--- BEGIN ---

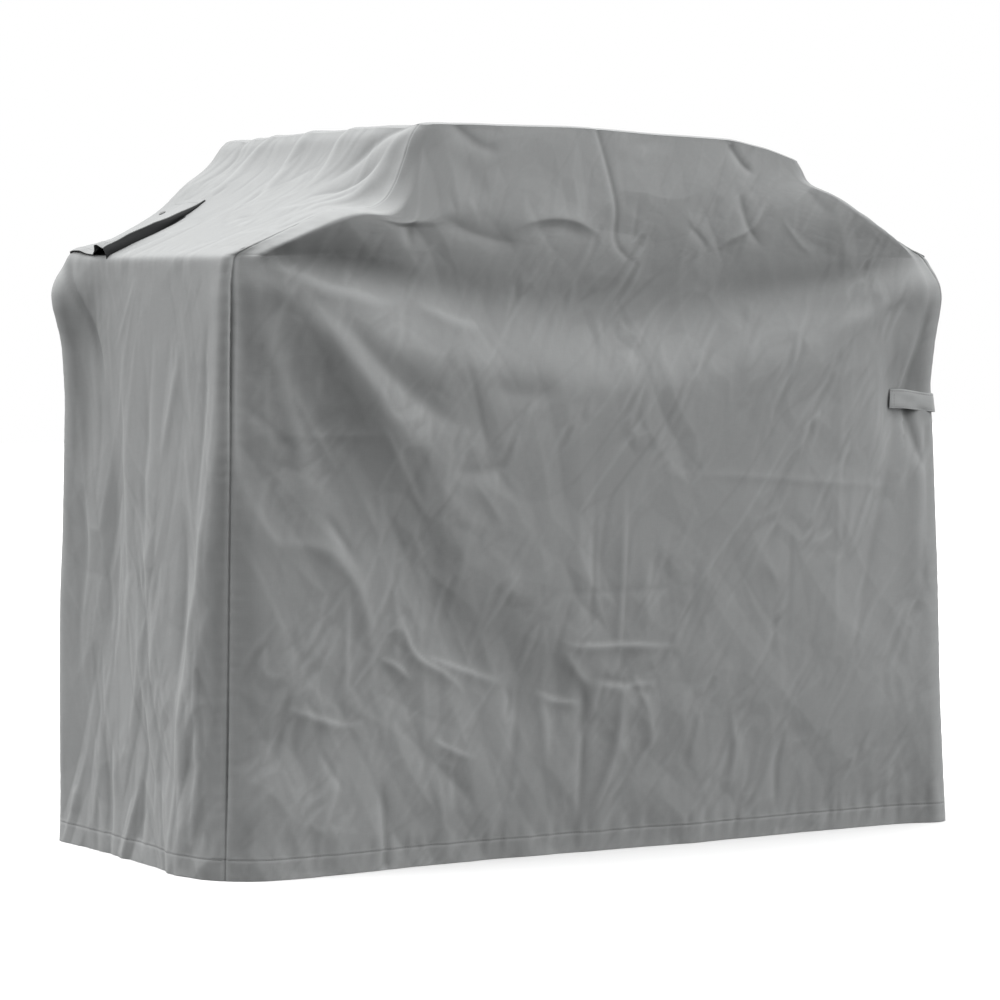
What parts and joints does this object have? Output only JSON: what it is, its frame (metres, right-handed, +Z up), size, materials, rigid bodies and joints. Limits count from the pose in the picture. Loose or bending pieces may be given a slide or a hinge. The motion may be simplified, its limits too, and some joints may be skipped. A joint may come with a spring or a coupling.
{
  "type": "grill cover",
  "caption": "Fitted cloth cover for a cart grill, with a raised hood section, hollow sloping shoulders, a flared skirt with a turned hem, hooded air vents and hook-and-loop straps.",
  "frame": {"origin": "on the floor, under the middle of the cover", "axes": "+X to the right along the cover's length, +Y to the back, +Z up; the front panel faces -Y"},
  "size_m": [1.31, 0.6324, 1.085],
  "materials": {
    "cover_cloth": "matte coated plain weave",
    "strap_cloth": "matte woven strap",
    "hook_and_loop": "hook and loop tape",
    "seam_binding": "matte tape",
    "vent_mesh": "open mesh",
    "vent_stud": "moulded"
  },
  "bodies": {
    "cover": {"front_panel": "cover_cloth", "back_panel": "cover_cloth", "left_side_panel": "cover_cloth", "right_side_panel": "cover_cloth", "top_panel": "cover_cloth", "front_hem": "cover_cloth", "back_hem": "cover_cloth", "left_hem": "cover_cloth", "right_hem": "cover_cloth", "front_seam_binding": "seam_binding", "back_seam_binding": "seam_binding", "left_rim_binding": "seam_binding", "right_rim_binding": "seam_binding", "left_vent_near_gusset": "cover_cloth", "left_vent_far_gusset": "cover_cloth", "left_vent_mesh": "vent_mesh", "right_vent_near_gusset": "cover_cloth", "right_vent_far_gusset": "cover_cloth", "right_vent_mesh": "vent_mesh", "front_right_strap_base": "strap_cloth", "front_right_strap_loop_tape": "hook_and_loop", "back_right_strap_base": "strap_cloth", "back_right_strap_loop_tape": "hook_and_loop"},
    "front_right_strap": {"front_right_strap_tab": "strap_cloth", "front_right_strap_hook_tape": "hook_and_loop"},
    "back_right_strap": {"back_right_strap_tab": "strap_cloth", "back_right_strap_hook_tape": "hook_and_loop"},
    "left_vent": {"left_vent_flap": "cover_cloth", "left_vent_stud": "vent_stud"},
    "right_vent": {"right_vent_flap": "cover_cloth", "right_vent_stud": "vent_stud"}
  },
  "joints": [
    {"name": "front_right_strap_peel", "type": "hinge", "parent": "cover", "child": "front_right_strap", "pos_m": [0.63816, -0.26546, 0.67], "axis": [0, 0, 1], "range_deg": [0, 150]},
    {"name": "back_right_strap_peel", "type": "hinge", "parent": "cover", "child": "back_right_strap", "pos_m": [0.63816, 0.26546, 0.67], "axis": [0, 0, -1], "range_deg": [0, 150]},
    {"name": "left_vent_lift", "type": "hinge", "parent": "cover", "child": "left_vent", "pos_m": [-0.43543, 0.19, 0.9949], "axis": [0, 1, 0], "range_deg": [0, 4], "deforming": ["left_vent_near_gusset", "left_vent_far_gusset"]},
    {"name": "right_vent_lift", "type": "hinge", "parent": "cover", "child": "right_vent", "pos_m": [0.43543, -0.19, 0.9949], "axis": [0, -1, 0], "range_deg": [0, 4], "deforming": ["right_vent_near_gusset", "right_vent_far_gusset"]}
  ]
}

--- END ---
--- BEGIN ---

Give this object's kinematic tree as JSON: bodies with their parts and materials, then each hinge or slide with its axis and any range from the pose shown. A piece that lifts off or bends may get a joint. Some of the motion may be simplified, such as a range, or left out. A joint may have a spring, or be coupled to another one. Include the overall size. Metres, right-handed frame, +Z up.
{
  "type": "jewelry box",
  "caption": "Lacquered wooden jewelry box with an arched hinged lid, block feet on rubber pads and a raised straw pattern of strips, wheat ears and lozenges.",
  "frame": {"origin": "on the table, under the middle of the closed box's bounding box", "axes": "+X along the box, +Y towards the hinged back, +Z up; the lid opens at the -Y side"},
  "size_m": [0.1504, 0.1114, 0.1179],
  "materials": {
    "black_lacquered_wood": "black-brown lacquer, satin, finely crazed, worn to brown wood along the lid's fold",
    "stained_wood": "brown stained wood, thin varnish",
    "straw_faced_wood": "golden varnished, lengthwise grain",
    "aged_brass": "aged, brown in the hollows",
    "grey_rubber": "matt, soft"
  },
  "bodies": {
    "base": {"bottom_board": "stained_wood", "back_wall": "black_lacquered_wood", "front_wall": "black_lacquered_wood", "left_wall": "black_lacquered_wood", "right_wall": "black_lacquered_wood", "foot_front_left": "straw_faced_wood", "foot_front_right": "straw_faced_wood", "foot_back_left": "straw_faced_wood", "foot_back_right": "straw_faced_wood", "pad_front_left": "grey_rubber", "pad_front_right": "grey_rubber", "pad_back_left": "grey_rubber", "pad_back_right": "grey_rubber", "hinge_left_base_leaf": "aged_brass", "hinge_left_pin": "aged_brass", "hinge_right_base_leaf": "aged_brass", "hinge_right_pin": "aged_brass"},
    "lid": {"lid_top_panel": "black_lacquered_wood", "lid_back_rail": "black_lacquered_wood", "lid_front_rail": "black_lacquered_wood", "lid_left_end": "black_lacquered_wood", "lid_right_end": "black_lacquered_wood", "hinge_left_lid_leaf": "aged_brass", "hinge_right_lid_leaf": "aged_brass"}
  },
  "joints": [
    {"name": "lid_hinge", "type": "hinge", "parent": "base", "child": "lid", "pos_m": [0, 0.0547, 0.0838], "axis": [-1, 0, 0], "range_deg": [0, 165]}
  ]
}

--- END ---

Going through the data above, count the lines where the string "slide" appears, and answer with only that number.

■ **EXPECTED ANSWER**: 2